City scored 93 league goals last season and the Italian has spent much of the current campaign complaining they are not as prolific. Sides with their ambition require a progressive game, not least in the global battle for hearts and minds, but while Mancini may not have the passing ethos of Barcelona, nor is he a puritan.
Last summer's, with the notable exception of Matija Nastasic, have delivered little so far and Mancini's buys are a mixed bag.
Yaya Toure, David Silva and Sergio Aguero have been major successes but all came at a cost. Mancini does not have a reputation as a bargain hunter and he rarely suggests he is concerned about Financial Fair Play (FFP) regulations, which has to be a worry for City.
But the Italian is not merely shifting the blame when he criticises the former City sporting director Brian Marwood for their failures in the transfer market last summer: he has a point.
Mancini is a fine judge of a world-class player. Some would say that is not hard but he wanted Van Persie, Eden Hazard, Daniele de Rossi and Javi Martinez last summer. Had City signed even one of them, their season could have been very different.
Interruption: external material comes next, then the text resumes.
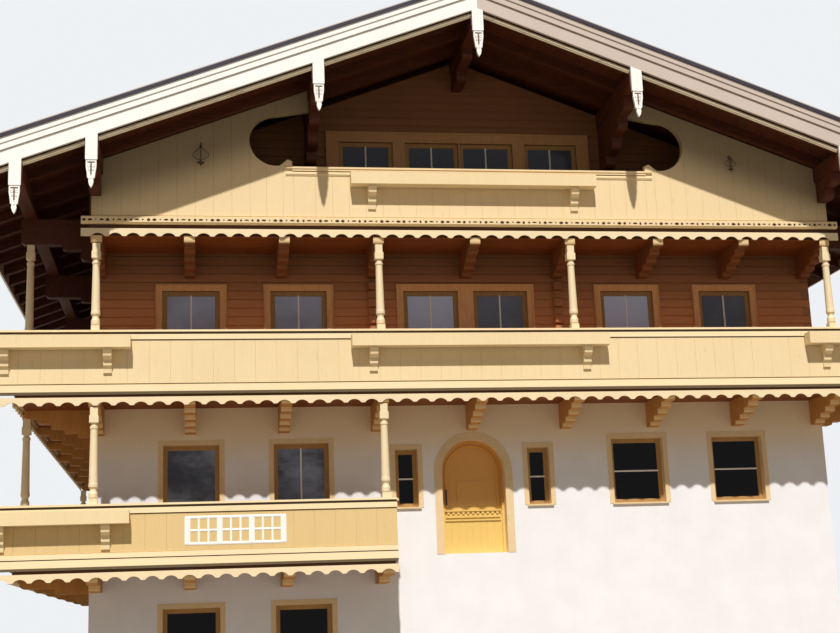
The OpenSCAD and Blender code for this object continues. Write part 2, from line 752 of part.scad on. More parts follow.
// Three stepped boards along each verge, the upper ones standing further out, and a board at each eaves
verge_face = half_d + verge_out;
verge_bands = [
    [70, 70 + bargeboard_h, 0],
    [80 + bargeboard_h, 80 + bargeboard_h + 120, 30],
    [80 + bargeboard_h + 120, rafter_h + roof_t + 60 - flashing_h, 50]
];
module verge_band(s, e, low, high, out) {
    y0 = e > 0 ? verge_face - pendant_t : -verge_face - out;
    upright(y0, y0 + pendant_t + out) slope_band(s, eaves_half, low, high);
}
module bargeboards() {
    color("#f2ead8") for (s = [-1, 1]) {
        for (e = [-1, 1], b = verge_bands) verge_band(s, e, b[0], b[1], b[2]);
        upright(pendant_t - verge_face + seat, verge_face - pendant_t - seat)
            polygon([
                [s*(eaves_half - 58), under_roof(eaves_half) - 30],
                [s*(eaves_half - 18), under_roof(eaves_half) - 30],
                [s*(eaves_half - 18), under_roof(eaves_half - 18) + rafter_h - seat],
                [s*(eaves_half - 58), under_roof(eaves_half - 58) + rafter_h - seat]
            ]);
    }
}
module verge_flashings() {
    color("#5a6470") for (s = [-1, 1], e = [-1, 1])
        verge_band(s, e, verge_bands[2][1], rafter_h + roof_t + 60, 75);
}

// Window frames and panes
module frame_ring(o, y) {
    translate([o[0] - o[2]/2, y, o[1] - o[3]]) difference() {
        cube([o[2], frame_d, o[3]]);
        translate([frame_w, -eps, frame_w]) cube([o[2] - 2*frame_w, frame_d + 2*eps, o[3] - 2*frame_w]);
    }
}
module pane(o, y) {
    translate([o[0] - o[2]/2 + frame_w, y + (frame_d - glass_t)/2, o[1] - o[3] + frame_w])
        cube([o[2] - 2*frame_w, glass_t, o[3] - 2*frame_w]);
}
glazing = [
    ["front", reveal, concat(lower_front_openings, entrance_openings)],
    ["back", reveal, concat(lower_back_openings, first_back_openings)],
    ["left", reveal, concat(lower_left_openings, first_left_openings)],
    ["right", reveal, first_right_openings],
    ["front", log_reveal, concat(log_front_openings, attic_openings)],
    ["back", log_reveal, concat(log_back_openings, gable_back_openings)],
    ["left", log_reveal, log_side_openings],
    ["right", log_reveal, log_side_openings]
];
module window_frames() {
    color("#8c6a38") for (g = glazing) on_wall(g[0]) for (o = g[2]) frame_ring(o, g[1]);
}
module window_glass() {
    color("lightblue") for (g = glazing) on_wall(g[0]) for (o = g[2]) pane(o, g[1]);
}

// Board casings on the log walls: a flat board with a raised outer edge, open at the foot of a door
module opening_square(o, grow, foot) {
    translate([o[0] - o[2]/2 - grow, o[1] - o[3] - foot]) square([o[2] + 2*grow, o[3] + grow + foot]);
}
module casing(o) {
    is_door = o[3] > 1.3*log_win_h;
    foot = is_door ? 0 : casing_w;
    upright(-casing_t, 0) difference() {
        opening_square(o, casing_w, foot);
        opening_square(o, 0, is_door ? eps : 0);
    }
    upright(-casing_t - 14, -casing_t + eps) difference() {
        opening_square(o, casing_w, foot);
        opening_square(o, casing_w - 34, is_door ? eps : foot - 34);
    }
}
module wide_casing(openings, half, z0, top) {
    upright(-casing_t, 0) difference() {
        translate([-half, z0]) square([2*half, top - z0]);
        for (o = openings) opening_square(o, 0, 0);
    }
    upright(-casing_t - 14, -casing_t + eps) difference() {
        translate([-half, z0]) square([2*half, top - z0]);
        translate([-half + 40, z0 - eps]) square([2*half - 80, top - z0 - 40 + eps]);
    }
}
module window_casings() {
    pair = [for (o = log_front_openings) if (abs(o[0]) == win_pair) o];
    color("#c99a58") {
        on_wall("front") {
            for (o = log_front_openings) if (abs(o[0]) != win_pair) casing(o);
            wide_casing(pair, win_pair + log_win_w/2 + casing_w, upper_deck_z + 30,
                second_z + log_head + casing_w);
            wide_casing(attic_openings, attic_casing_half, attic_z, attic_z + log_head + casing_w + 80);
        }
        on_wall("back") for (o = concat(log_back_openings, gable_back_openings)) casing(o);
        for (side = ["left", "right"]) on_wall(side) for (o = log_side_openings) casing(o);
    }
}

// Painted bands round the openings in plaster, turned into the reveals, with a sill
band_t = 8;
sill_over = 35;
module painted_band(o) {
    is_door = o[3] > 1.3*win_h;
    difference() {
        upright(-band_t, 0) opening_square(o, band_w, 0);
        upright(-band_t - eps, eps) opening_square(o, -band_t, is_door ? eps : -band_t);
    }
    difference() {
        upright(-eps, reveal) opening_square(o, 0, 0);
        upright(-2*eps, reveal + eps) translate([o[0] - o[2]/2 + band_t, o[1] - o[3] + band_t])
            square([o[2] - 2*band_t, o[3] - 2*band_t]);
    }
    if (!is_door) translate([o[0] - o[2]/2 - sill_over, -42, o[1] - o[3] - 22])
        cube([o[2] + 2*sill_over, 42, 30]);
}
plaster_openings = [
    ["front", concat(lower_front_openings, entrance_openings)],
    ["back", concat(lower_back_openings, first_back_openings)],
    ["left", concat(lower_left_openings, first_left_openings)],
    ["right", first_right_openings]
];
module painted_surrounds() {
    color("#d8b06a") {
        for (g = plaster_openings) on_wall(g[0]) for (o = g[1]) painted_band(o);
        on_wall("front") difference() {
            union() {
                upright(-band_t, 0) arch_outline(door_r + door_band_w, first_z);
                upright(-eps, door_reveal) arch_outline(door_r, first_z);
            }
            upright(-band_t - eps, door_reveal + eps) arch_outline(door_r - band_t, first_z - eps);
        }
    }
}

// Front door: arched frame at the back of the reveal, leaf in its rebate, hinges on the right
leaf_r = door_r - door_frame_w + 20;
leaf_y = door_reveal + 45;
leaf_low = first_z + 12;
stop_d = leaf_y - door_reveal - leaf_gap;
hinge_x = leaf_r + leaf_gap + 8;
hinge_y = leaf_y + leaf_t + knuckle_r - 2;
hinge_low = 250;
hinge_step = 1000;
hinge_heights = [first_z + hinge_low, first_z + hinge_low + hinge_step];
knuckle_h = 50;
module arch_outline(r, low) {
    translate([0, door_centre_z]) circle(r = r, $fn = 96);
    translate([-r, low]) square([2*r, door_centre_z - low]);
}
module door_frame() {
    clear_r = leaf_r + leaf_gap;
    color("#b98a45") on_wall("front") {
        difference() {
            translate([-inner_half, door_reveal, first_z])
                cube([2*inner_half, door_frame_d, inner_head - first_z]);
            upright(door_reveal - eps, door_reveal + stop_d)
                arch_outline(door_r - door_frame_w, first_z - eps);
            upright(door_reveal + stop_d - eps, door_reveal + door_frame_d + eps)
                arch_outline(clear_r, first_z - eps);
        }
        for (z = hinge_heights) {
            translate([hinge_x, hinge_y, z - 1]) cylinder(r = pin_r, h = 3*knuckle_h + 2);
            for (k = [0, 2]) translate([0, 0, z + k*knuckle_h]) frame_knuckle();
        }
    }
}
module frame_knuckle() {
    translate([hinge_x, hinge_y, 0]) cylinder(r = knuckle_r, h = knuckle_h);
    translate([hinge_x, door_reveal + door_frame_d - eps, 0])
        cube([knuckle_r + 60, hinge_y + knuckle_r - door_reveal - door_frame_d + eps, knuckle_h]);
}
module leaf_knuckle() {
    difference() {
        union() {
            translate([hinge_x, hinge_y, 1]) cylinder(r = knuckle_r, h = knuckle_h - 2);
            translate([hinge_x - knuckle_r - 60, leaf_y + leaf_t - eps, 1])
                cube([knuckle_r + 60, knuckle_r + eps, knuckle_h - 2]);
        }
        translate([hinge_x, hinge_y, -eps]) cylinder(r = pin_r + pin_gap, h = knuckle_h + 2*eps);
    }
}
panel_r = leaf_r - 110;
module leaf_ledge() {
    half = leaf_r - 45;
    translate([-half, leaf_y - 55, first_z + ledge_z + 180]) cube([2*half, 55 + eps, 28]);
    translate([-half + 20, leaf_y - 18, first_z + ledge_z + 60]) cube([2*half - 40, 18 + eps, 122]);
    translate([-half + 10, leaf_y - 34, first_z + ledge_z + 60]) cube([2*half - 20, 34 + eps, 34]);
    translate([-half, leaf_y - 26, first_z + ledge_z]) cube([2*half, 26 + eps, 30]);
    count = 11;
    for (i = [0:count - 1])
        translate([-half + 40 + i*(2*half - 130)/(count - 1), leaf_y - 42, first_z + ledge_z + 130])
            cube([50, 42 + eps, 52]);
}
module front_door() {
    color("#c98f3f") on_wall("front") {
        difference() {
            upright(leaf_y, leaf_y + leaf_t) arch_outline(leaf_r, leaf_low);
            upright(leaf_y - eps, leaf_y + 16) difference() {
                arch_outline(panel_r, first_z + ledge_z + 260);
                translate([-0.62*panel_r, first_z + ledge_z + 330]) square([1.24*panel_r, 0.9*panel_r]);
            }
            for (i = [-3:3]) translate([i*2*panel_r/7 - 4, leaf_y - eps, leaf_low + 110])
                cube([8, 9, ledge_z - 160]);
        }
        leaf_ledge();
        for (z = hinge_heights) translate([0, 0, z + knuckle_h]) leaf_knuckle();
    }
}

module door_handle() {
    x = -leaf_r + 75;
    z = first_z + ledge_z + 300;
    color("#4a3a28") on_wall("front") {
        translate([x, leaf_y - 62, z]) cylinder(r = 14, h = 300);
        for (h = [40, 260]) translate([x, leaf_y - 62, z + h]) rotate([-90, 0, 0]) cylinder(r = 9, h = 62);
        for (h = [40, 260]) translate([x, leaf_y - 6, z + h]) rotate([-90, 0, 0]) cylinder(r = 20, h = 6);
    }
}

// Flower boxes on the parapets and the loggia, each on two carved brackets
bracket_t = 150;
bracket_in = 410;
bracket_out = 150;
module bracket_outline() {
    w = box_d + 10;
    polygon([
        [0, 0], [-w, 0], [-w, -50], [-0.84*w, -90], [-0.8*w, -140], [-0.44*w, -200], [-0.4*w, -300],
        [-0.22*w, -350], [-0.2*w, -430], [0, -430]
    ]);
}
module flower_box(x0, x1, top, places) {
    wall = box_t;
    y0 = -half_d - reach - 50 - box_d;
    translate([x0, y0, top - box_h]) difference() {
        cube([x1 - x0, box_d, box_h]);
        translate([wall, wall, wall]) cube([x1 - x0 - 2*wall, box_d - 2*wall, box_h]);
    }
    for (x = places) translate([x - bracket_t/2, -half_d - reach, top - box_h])
        rotate([90, 0, 90]) linear_extrude(bracket_t) bracket_outline();
}
module middle_box(half, top) {
    flower_box(-half, half, top, [bracket_in - half, half - bracket_in]);
}
module end_box(s, top) {
    inner = half_w - 780;
    outer = half_w + reach + end_over;
    places = [s*(inner + bracket_in), s*(outer - bracket_out)];
    flower_box(min(s*inner, s*outer), max(s*inner, s*outer), top, places);
}
module flower_boxes() {
    color("#d6b378") {
        middle_box(loggia_box_half, loggia_top - 160);
        middle_box(balcony_box_half, upper_rail_z - 130);
        end_box(-1, upper_rail_z - 130);
        end_box(1, upper_rail_z - 130);
        end_box(-1, lower_rail_z - 130);
    }
}

lower_wall_front();
lower_wall_back();
lower_wall_left();
lower_wall_right();
entrance_wall_left_part();
entrance_wall_right_part();
entrance_wall_over_door();
first_wall_back();
first_wall_left();
first_wall_right();
log_wall_front();
log_wall_back();
log_wall_left();
log_wall_right();
attic_wall();
knee_walls();
gable_boards_front();
gable_boards_back();
ground_slab();
first_floor();
second_floor();
attic_floor();
balcony_decks();
lower_balcony_parapets();
upper_balcony_parapets();
gable_fascia();
valances();
corbels();
posts();
purlins();
purlin_corbels();
purlin_pendants();
rafters();
roof_left();
roof_right();
bargeboards();
verge_flashings();
window_frames();
window_glass();
window_casings();
painted_surrounds();
door_frame();
front_door();
door_handle();
flower_boxes();
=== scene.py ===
"""Looks of the alpine chalet: boards, tiles, window bars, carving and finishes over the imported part.

Everything is in metres in the part's own frame: X along the entrance front, which faces -Y, Z up.
A new piece is a section carried along a path, or a surface on a grid of two parameters, worked out
as whole arrays.
"""

import math

import bpy
import numpy as np
from mathutils import Matrix, Vector


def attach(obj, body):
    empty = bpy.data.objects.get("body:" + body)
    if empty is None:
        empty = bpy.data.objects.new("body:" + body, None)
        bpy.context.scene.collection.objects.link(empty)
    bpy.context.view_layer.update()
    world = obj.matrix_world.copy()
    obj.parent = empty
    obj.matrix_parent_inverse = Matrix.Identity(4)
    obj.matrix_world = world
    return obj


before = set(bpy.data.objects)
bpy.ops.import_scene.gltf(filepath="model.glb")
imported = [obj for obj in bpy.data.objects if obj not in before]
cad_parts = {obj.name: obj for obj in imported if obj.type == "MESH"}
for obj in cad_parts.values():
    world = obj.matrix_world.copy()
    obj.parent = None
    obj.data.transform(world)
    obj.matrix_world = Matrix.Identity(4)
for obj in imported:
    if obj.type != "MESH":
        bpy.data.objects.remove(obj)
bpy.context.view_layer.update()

# Sizes of the part that the pieces sit on
HALF_W = 7.2
HALF_D = 6.6
FIRST_Z = 3.0
SECOND_Z = 6.08
ATTIC_Z = 9.16
REACH = 1.25
VERGE_Y = 9.05
EAVES_X = 9.45
RIDGE_Z = 12.965
SLOPE = 0.376
ROOF_TOP = 0.59
LOGGIA_LOW = 10.19
LOGGIA_HALF = 3.46
LOBE_X = 3.76
LOBE_Z = 10.76
LOBE_R = 0.5
PURLIN_MID = 3.03
COURSE = 3.08 / 18
LOWER_DECK = 2.97
UPPER_DECK = 6.05
LOWER_END = 1.68
END_OVER = 0.32
FASCIA_OVER = 0.14
PENDANT_W = 0.21
PURLINS = (-8.38, -7.08, -3.03, 0.0, 3.03, 7.08, 8.38)
DOOR_CENTRE_Z = 4.56
LEAF_R = 0.59
LEAF_Y = -6.355
TILED_Y = VERGE_Y - 0.08

# Openings: sash and casing, heads, and sizes as (width, height, how far the pane lies back)
SASH = 0.075
CASING_W = 0.124
LOWER_HEAD = 2.16
FIRST_HEAD = FIRST_Z + 2.16
SECOND_HEAD = SECOND_Z + 2.05
ATTIC_HEAD = ATTIC_Z + 2.05
WINDOW = (1.06, 1.28, 0.15)
TALL_WINDOW = (1.06, 2.12, 0.15)
DOOR_LIGHT = (0.45, 1.12, 0.15)
LOG_WINDOW = (1.09, 1.25, 0.04)
TALL_LOG_WINDOW = (1.09, 2.01, 0.04)


# Camera, light and floor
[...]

This year, he likes Edinson Cavani, Luis Suarez and Radamel Falcao. None would be cheap but they are signs of the manager's ambition and his approach. He may demand a lot of his board but he asks as much of his players and himself.
Questionable. While the chief executive Ferran Soriano and the sporting director Txiki Begiristain come from Barcelona, where young players often progress smoothly into the first team, the hire-and-fire policy too many Italian clubs employ encourages short-termism and deters managers from blooding newcomers.
Mancini is a product of his homeland and, while City's academy is excellent, their emerging players remain on the margins. Between them, Karim Rekik, Abdul Razak, Denis Suarez, Marcos Lopes and John Guidetti have made a solitary league start this season.
Next year, therefore, has to be a breakthrough year for at least one, especially if, with FFP in mind, City sell some squad players. Is Mancini the man to ease them into the side?
Mancini can be charming and funny. That, however, is not the impression his players get from a colder figure unafraid of criticising them in public.
The perfectionist in Mancini means he invariably wants better and is willing to say so. Some respond better than others - Samir Nasri, who may need an arm around his shoulder, has been particularly disappointing this season while it is a moot point if Mancini's approach with Mario Balotelli worked - but he has repaired his relationship with Carlos Tevez after last season's fall-out.
Yet does it matter if a manager's players like him if they are still performing for him? Mancini's are. City's last two displays, against Leeds United and Chelsea, have been an emphatic response to the awful performance at Southampton.
Perhaps Mancini's biggest trump card. While most fans will accept, as Mancini does himself, that he has made mistakes this season, but he remains idolised.
The long-suffering City supporters know that the previous 17 managers failed to win a major trophy and their last 21 did not bring the title to the blue half of Manchester.
Chelsea are a living example of the perils of dismissing a popular manager, especially if his replacement is not someone the fans want.
And, even though they won the Champions League last season, they are scarcely an advertisement for change.
Questionable. Had Pep Guardiola not opted for Bayern Munich, it is easy to envisage City - and his former allies Soriano and Begiristain in particular - welcoming the Catalan to Manchester.
With him out of the equation, it is doubtful if City want Jose Mourinho or vice versa. So who else is definitely better than Mancini, a manager who tends to win silverware most seasons? Perhaps Dortmund's Jurgen Klopp but the shortlist would be short indeed.